# MATERIAL SUPPLIED
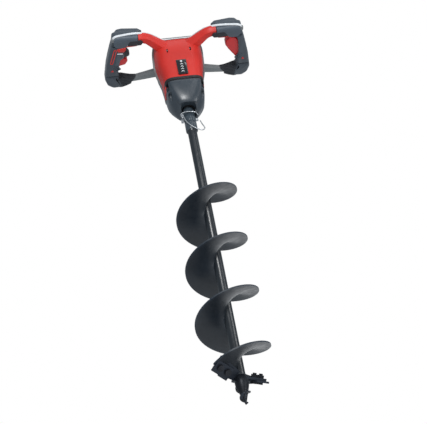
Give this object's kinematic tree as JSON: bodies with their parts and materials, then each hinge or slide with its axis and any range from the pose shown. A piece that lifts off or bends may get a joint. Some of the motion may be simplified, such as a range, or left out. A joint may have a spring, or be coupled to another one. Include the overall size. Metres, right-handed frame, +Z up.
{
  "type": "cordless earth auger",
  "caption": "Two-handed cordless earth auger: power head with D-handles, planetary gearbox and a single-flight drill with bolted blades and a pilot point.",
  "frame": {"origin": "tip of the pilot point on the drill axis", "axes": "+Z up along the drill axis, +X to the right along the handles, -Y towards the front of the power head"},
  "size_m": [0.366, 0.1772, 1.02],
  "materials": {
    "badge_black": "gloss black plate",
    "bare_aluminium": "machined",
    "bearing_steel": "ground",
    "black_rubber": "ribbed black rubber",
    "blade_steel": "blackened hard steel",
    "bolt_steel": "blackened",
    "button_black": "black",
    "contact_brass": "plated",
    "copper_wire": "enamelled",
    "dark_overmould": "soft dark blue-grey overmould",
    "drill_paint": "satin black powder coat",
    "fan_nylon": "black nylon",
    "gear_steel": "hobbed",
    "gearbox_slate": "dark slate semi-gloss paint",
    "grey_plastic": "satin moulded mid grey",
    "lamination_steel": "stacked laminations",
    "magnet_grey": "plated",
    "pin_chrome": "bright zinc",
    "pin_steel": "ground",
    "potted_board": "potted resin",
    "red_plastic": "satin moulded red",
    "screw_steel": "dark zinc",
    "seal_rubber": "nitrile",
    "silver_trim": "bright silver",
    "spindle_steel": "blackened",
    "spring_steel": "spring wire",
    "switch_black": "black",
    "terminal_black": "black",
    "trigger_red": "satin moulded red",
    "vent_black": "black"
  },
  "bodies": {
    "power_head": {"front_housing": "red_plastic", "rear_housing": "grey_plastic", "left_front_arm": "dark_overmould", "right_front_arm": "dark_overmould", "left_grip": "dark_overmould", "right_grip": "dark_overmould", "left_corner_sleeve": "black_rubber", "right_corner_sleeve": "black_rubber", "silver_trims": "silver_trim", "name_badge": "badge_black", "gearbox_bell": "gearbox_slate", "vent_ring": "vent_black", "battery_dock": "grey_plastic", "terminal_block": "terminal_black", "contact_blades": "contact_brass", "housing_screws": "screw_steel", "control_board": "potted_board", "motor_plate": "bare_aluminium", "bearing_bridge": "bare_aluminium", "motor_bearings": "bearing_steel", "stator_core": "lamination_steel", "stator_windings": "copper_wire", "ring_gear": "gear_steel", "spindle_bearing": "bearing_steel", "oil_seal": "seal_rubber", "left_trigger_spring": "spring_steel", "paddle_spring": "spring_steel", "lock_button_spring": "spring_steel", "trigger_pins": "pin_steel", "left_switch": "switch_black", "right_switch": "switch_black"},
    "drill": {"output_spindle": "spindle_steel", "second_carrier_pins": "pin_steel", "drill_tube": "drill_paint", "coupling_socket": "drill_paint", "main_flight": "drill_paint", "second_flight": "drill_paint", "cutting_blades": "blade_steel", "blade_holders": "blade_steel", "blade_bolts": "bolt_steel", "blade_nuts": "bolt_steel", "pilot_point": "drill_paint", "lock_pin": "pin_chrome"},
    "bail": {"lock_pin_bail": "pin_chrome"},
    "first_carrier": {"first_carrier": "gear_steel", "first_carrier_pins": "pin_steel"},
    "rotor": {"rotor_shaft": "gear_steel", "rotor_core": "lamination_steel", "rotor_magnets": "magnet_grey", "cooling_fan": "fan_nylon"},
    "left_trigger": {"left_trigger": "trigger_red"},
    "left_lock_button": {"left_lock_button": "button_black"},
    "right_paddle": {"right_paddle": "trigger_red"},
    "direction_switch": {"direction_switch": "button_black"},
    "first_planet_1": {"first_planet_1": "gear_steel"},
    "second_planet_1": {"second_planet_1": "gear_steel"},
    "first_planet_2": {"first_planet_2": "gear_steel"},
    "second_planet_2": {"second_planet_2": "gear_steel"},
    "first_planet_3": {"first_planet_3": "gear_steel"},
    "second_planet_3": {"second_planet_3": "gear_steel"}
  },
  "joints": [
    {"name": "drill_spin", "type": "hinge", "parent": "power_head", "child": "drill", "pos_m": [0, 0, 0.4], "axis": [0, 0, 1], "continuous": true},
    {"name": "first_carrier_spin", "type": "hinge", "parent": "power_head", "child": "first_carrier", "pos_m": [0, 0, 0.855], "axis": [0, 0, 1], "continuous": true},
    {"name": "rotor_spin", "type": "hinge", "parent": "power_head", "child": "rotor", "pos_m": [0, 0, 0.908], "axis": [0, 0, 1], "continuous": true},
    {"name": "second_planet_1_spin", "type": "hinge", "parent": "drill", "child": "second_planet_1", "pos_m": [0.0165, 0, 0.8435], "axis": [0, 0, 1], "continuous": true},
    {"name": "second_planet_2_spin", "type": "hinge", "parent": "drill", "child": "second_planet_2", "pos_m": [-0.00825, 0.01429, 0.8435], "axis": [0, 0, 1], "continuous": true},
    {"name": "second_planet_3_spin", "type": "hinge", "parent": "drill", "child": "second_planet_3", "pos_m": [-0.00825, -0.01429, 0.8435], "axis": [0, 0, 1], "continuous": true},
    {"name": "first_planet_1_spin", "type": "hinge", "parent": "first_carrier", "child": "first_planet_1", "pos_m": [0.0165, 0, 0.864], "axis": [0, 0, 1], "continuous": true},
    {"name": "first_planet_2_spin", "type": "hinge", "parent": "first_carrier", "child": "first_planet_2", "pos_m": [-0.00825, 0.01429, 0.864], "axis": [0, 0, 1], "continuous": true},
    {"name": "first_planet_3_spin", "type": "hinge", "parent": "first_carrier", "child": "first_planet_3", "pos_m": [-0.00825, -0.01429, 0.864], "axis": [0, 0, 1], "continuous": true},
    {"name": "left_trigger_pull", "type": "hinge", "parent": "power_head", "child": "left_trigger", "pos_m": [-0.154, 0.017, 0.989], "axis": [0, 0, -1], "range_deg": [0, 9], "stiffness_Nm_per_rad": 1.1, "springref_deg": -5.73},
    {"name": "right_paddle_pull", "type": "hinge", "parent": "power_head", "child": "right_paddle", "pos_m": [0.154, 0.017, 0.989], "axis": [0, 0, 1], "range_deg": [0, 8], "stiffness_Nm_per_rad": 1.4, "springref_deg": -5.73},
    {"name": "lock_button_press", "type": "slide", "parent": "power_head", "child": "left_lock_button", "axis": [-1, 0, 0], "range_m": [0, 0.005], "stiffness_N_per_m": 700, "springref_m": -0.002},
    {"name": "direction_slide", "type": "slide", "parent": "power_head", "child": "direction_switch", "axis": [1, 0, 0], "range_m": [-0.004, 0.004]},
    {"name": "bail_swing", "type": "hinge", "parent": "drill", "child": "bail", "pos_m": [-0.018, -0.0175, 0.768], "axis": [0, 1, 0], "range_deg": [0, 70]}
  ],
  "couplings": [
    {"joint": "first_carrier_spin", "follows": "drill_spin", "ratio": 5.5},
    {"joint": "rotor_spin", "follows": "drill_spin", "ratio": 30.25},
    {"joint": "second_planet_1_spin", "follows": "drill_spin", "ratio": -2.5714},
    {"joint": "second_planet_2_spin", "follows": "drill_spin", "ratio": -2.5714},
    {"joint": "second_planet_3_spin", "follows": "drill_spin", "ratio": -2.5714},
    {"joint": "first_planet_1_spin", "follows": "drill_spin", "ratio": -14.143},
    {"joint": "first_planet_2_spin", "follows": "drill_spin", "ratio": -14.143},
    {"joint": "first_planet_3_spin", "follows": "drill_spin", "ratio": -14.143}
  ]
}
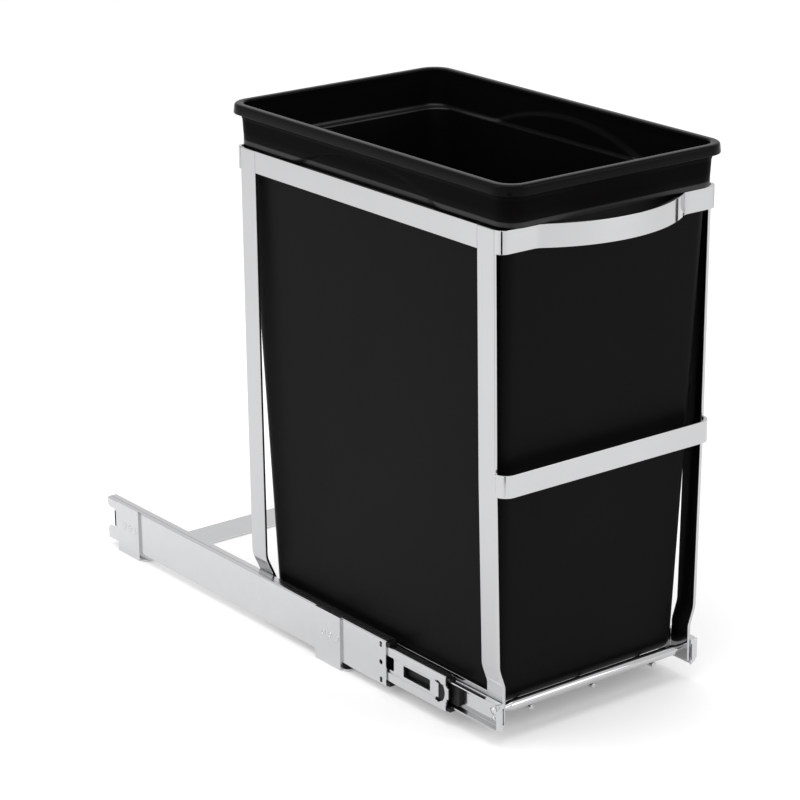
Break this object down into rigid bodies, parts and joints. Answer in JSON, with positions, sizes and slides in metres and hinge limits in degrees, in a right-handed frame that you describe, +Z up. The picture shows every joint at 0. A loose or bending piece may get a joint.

# REQUIREMENTS
Would you reproduce the material above in full, exactly as given?

# EXERCISE RESPONSE
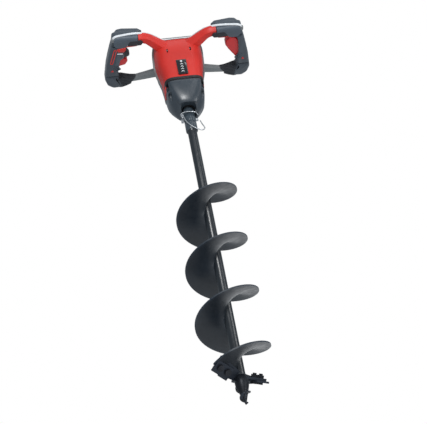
Give this object's kinematic tree as JSON: bodies with their parts and materials, then each hinge or slide with its axis and any range from the pose shown. A piece that lifts off or bends may get a joint. Some of the motion may be simplified, such as a range, or left out. A joint may have a spring, or be coupled to another one. Include the overall size. Metres, right-handed frame, +Z up.
{
  "type": "cordless earth auger",
  "caption": "Two-handed cordless earth auger: power head with D-handles, planetary gearbox and a single-flight drill with bolted blades and a pilot point.",
  "frame": {"origin": "tip of the pilot point on the drill axis", "axes": "+Z up along the drill axis, +X to the right along the handles, -Y towards the front of the power head"},
  "size_m": [0.366, 0.1772, 1.02],
  "materials": {
    "badge_black": "gloss black plate",
    "bare_aluminium": "machined",
    "bearing_steel": "ground",
    "black_rubber": "ribbed black rubber",
    "blade_steel": "blackened hard steel",
    "bolt_steel": "blackened",
    "button_black": "black",
    "contact_brass": "plated",
    "copper_wire": "enamelled",
    "dark_overmould": "soft dark blue-grey overmould",
    "drill_paint": "satin black powder coat",
    "fan_nylon": "black nylon",
    "gear_steel": "hobbed",
    "gearbox_slate": "dark slate semi-gloss paint",
    "grey_plastic": "satin moulded mid grey",
    "lamination_steel": "stacked laminations",
    "magnet_grey": "plated",
    "pin_chrome": "bright zinc",
    "pin_steel": "ground",
    "potted_board": "potted resin",
    "red_plastic": "satin moulded red",
    "screw_steel": "dark zinc",
    "seal_rubber": "nitrile",
    "silver_trim": "bright silver",
    "spindle_steel": "blackened",
    "spring_steel": "spring wire",
    "switch_black": "black",
    "terminal_black": "black",
    "trigger_red": "satin moulded red",
    "vent_black": "black"
  },
  "bodies": {
    "power_head": {"front_housing": "red_plastic", "rear_housing": "grey_plastic", "left_front_arm": "dark_overmould", "right_front_arm": "dark_overmould", "left_grip": "dark_overmould", "right_grip": "dark_overmould", "left_corner_sleeve": "black_rubber", "right_corner_sleeve": "black_rubber", "silver_trims": "silver_trim", "name_badge": "badge_black", "gearbox_bell": "gearbox_slate", "vent_ring": "vent_black", "battery_dock": "grey_plastic", "terminal_block": "terminal_black", "contact_blades": "contact_brass", "housing_screws": "screw_steel", "control_board": "potted_board", "motor_plate": "bare_aluminium", "bearing_bridge": "bare_aluminium", "motor_bearings": "bearing_steel", "stator_core": "lamination_steel", "stator_windings": "copper_wire", "ring_gear": "gear_steel", "spindle_bearing": "bearing_steel", "oil_seal": "seal_rubber", "left_trigger_spring": "spring_steel", "paddle_spring": "spring_steel", "lock_button_spring": "spring_steel", "trigger_pins": "pin_steel", "left_switch": "switch_black", "right_switch": "switch_black"},
    "drill": {"output_spindle": "spindle_steel", "second_carrier_pins": "pin_steel", "drill_tube": "drill_paint", "coupling_socket": "drill_paint", "main_flight": "drill_paint", "second_flight": "drill_paint", "cutting_blades": "blade_steel", "blade_holders": "blade_steel", "blade_bolts": "bolt_steel", "blade_nuts": "bolt_steel", "pilot_point": "drill_paint", "lock_pin": "pin_chrome"},
    "bail": {"lock_pin_bail": "pin_chrome"},
    "first_carrier": {"first_carrier": "gear_steel", "first_carrier_pins": "pin_steel"},
    "rotor": {"rotor_shaft": "gear_steel", "rotor_core": "lamination_steel", "rotor_magnets": "magnet_grey", "cooling_fan": "fan_nylon"},
    "left_trigger": {"left_trigger": "trigger_red"},
    "left_lock_button": {"left_lock_button": "button_black"},
    "right_paddle": {"right_paddle": "trigger_red"},
    "direction_switch": {"direction_switch": "button_black"},
    "first_planet_1": {"first_planet_1": "gear_steel"},
    "second_planet_1": {"second_planet_1": "gear_steel"},
    "first_planet_2": {"first_planet_2": "gear_steel"},
    "second_planet_2": {"second_planet_2": "gear_steel"},
    "first_planet_3": {"first_planet_3": "gear_steel"},
    "second_planet_3": {"second_planet_3": "gear_steel"}
  },
  "joints": [
    {"name": "drill_spin", "type": "hinge", "parent": "power_head", "child": "drill", "pos_m": [0, 0, 0.4], "axis": [0, 0, 1], "continuous": true},
    {"name": "first_carrier_spin", "type": "hinge", "parent": "power_head", "child": "first_carrier", "pos_m": [0, 0, 0.855], "axis": [0, 0, 1], "continuous": true},
    {"name": "rotor_spin", "type": "hinge", "parent": "power_head", "child": "rotor", "pos_m": [0, 0, 0.908], "axis": [0, 0, 1], "continuous": true},
    {"name": "second_planet_1_spin", "type": "hinge", "parent": "drill", "child": "second_planet_1", "pos_m": [0.0165, 0, 0.8435], "axis": [0, 0, 1], "continuous": true},
    {"name": "second_planet_2_spin", "type": "hinge", "parent": "drill", "child": "second_planet_2", "pos_m": [-0.00825, 0.01429, 0.8435], "axis": [0, 0, 1], "continuous": true},
    {"name": "second_planet_3_spin", "type": "hinge", "parent": "drill", "child": "second_planet_3", "pos_m": [-0.00825, -0.01429, 0.8435], "axis": [0, 0, 1], "continuous": true},
    {"name": "first_planet_1_spin", "type": "hinge", "parent": "first_carrier", "child": "first_planet_1", "pos_m": [0.0165, 0, 0.864], "axis": [0, 0, 1], "continuous": true},
    {"name": "first_planet_2_spin", "type": "hinge", "parent": "first_carrier", "child": "first_planet_2", "pos_m": [-0.00825, 0.01429, 0.864], "axis": [0, 0, 1], "continuous": true},
    {"name": "first_planet_3_spin", "type": "hinge", "parent": "first_carrier", "child": "first_planet_3", "pos_m": [-0.00825, -0.01429, 0.864], "axis": [0, 0, 1], "continuous": true},
    {"name": "left_trigger_pull", "type": "hinge", "parent": "power_head", "child": "left_trigger", "pos_m": [-0.154, 0.017, 0.989], "axis": [0, 0, -1], "range_deg": [0, 9], "stiffness_Nm_per_rad": 1.1, "springref_deg": -5.73},
    {"name": "right_paddle_pull", "type": "hinge", "parent": "power_head", "child": "right_paddle", "pos_m": [0.154, 0.017, 0.989], "axis": [0, 0, 1], "range_deg": [0, 8], "stiffness_Nm_per_rad": 1.4, "springref_deg": -5.73},
    {"name": "lock_button_press", "type": "slide", "parent": "power_head", "child": "left_lock_button", "axis": [-1, 0, 0], "range_m": [0, 0.005], "stiffness_N_per_m": 700, "springref_m": -0.002},
    {"name": "direction_slide", "type": "slide", "parent": "power_head", "child": "direction_switch", "axis": [1, 0, 0], "range_m": [-0.004, 0.004]},
    {"name": "bail_swing", "type": "hinge", "parent": "drill", "child": "bail", "pos_m": [-0.018, -0.0175, 0.768], "axis": [0, 1, 0], "range_deg": [0, 70]}
  ],
  "couplings": [
    {"joint": "first_carrier_spin", "follows": "drill_spin", "ratio": 5.5},
    {"joint": "rotor_spin", "follows": "drill_spin", "ratio": 30.25},
    {"joint": "second_planet_1_spin", "follows": "drill_spin", "ratio": -2.5714},
    {"joint": "second_planet_2_spin", "follows": "drill_spin", "ratio": -2.5714},
    {"joint": "second_planet_3_spin", "follows": "drill_spin", "ratio": -2.5714},
    {"joint": "first_planet_1_spin", "follows": "drill_spin", "ratio": -14.143},
    {"joint": "first_planet_2_spin", "follows": "drill_spin", "ratio": -14.143},
    {"joint": "first_planet_3_spin", "follows": "drill_spin", "ratio": -14.143}
  ]
}
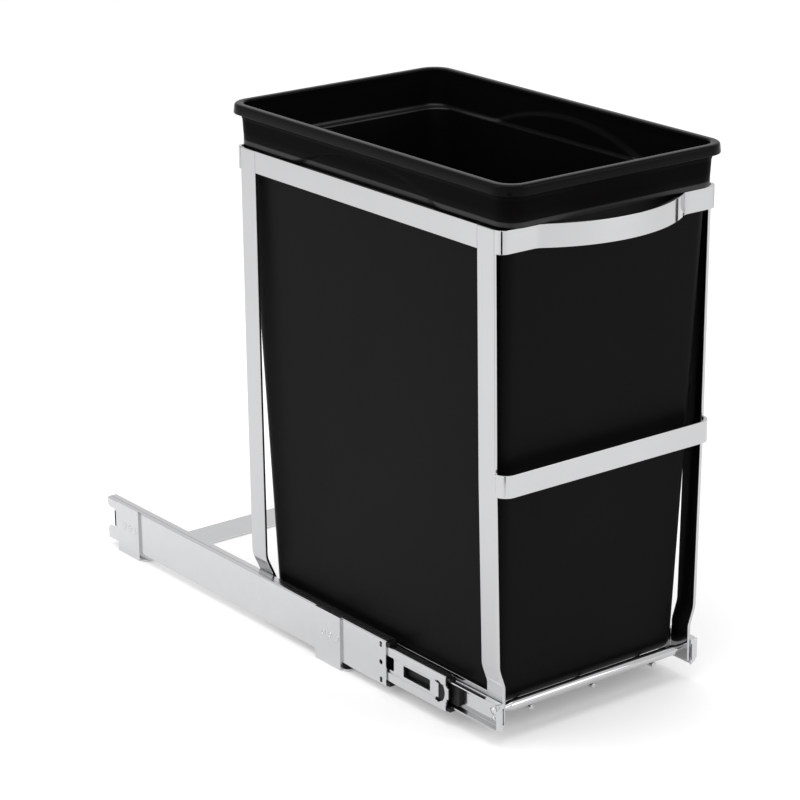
Break this object down into rigid bodies, parts and joints. Answer in JSON, with positions, sizes and slides in metres and hinge limits in degrees, in a right-handed frame that you describe, +Z up. The picture shows every joint at 0. A loose or bending piece may get a joint.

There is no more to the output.